Arman Baradaran¹, Jacob VanDrunen², Sébastien Hélie³, Zygmunt Pizlo¹; ¹University of California, Irvine, ²Westminster Seminary California, ³Purdue University

Human performance on classic traveling salesperson problems (TSPs) depends primarily on perceptual processes. Participants produce near-optimal tours by relying on hierarchical clustering followed by global-to-local tour refinement, though it is unclear to what extent analytical skills like forward planning are involved. We investigated this question using non-metric TSPs in which half of the cities were assigned one of two colors, and switching colors incurred a cost equal to twice the Euclidean distance between cities. Performance on 30 TSPs with 50 cities each was evaluated through two dependent variables: (a) error with respect to optimal tours and (b) number of color switches. Performance varied significantly more in non-metric TSPs than in Euclidean TSPs, with percent errors ranging from 3% to 32%. Several participants adopted a minimal-switch heuristic, producing tours that emphasized clustering of same-colored cities and making only 2 color switches. Others made deviations from color-based clustering that discounted the switching cost, with one participant even making 22 color switches on average.

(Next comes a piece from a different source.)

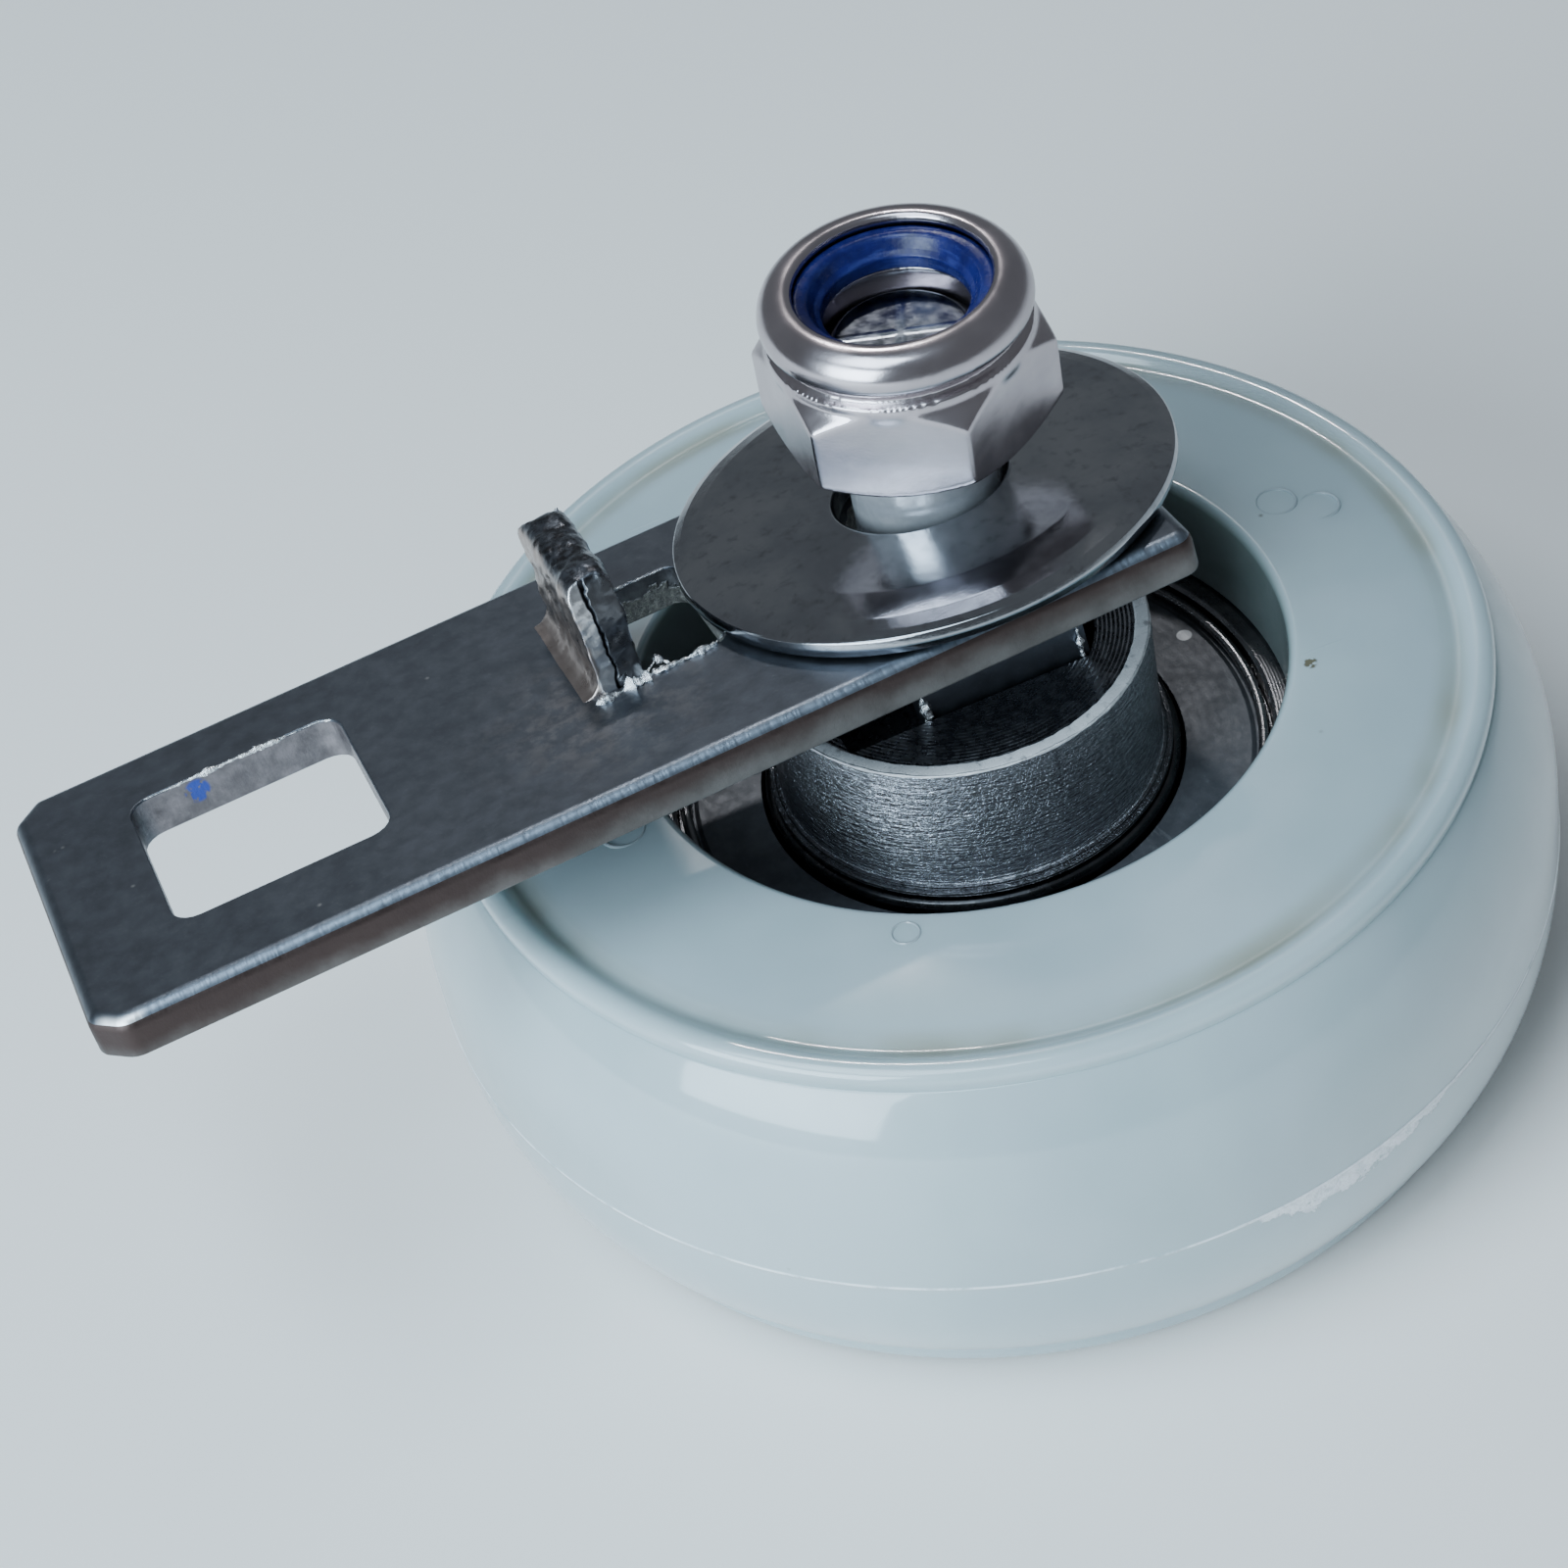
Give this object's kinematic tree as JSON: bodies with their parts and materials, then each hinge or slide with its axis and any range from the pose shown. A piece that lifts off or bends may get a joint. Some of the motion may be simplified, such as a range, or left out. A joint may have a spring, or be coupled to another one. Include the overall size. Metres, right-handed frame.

We then compared participants’ performance to two versions of a multiresolution graph pyramid model. The first version, which operated on spatial clustering and used cheapest insertion to consider switching costs, underperformed compared to most humans and overestimated the number of switches. The second version had a front-end that used a 3D Euclidean approximation produced by applying multidimensional scaling (MDS) to the non-metric pairwise distances. This latter version mimicked the behavior of the minimal-switch participants, and after parameter adjustments in the MDS process, it also replicated the performance of more analytically-inclined participants. These findings suggest that combining a multiresolution pyramid representation with 3D MDS can capture human behavior in non-metric TSPs. More broadly, non-metric TSPs may serve as a useful proxy for studying how humans integrate perceptual and analytical processes in complex problem solving domains such as chess.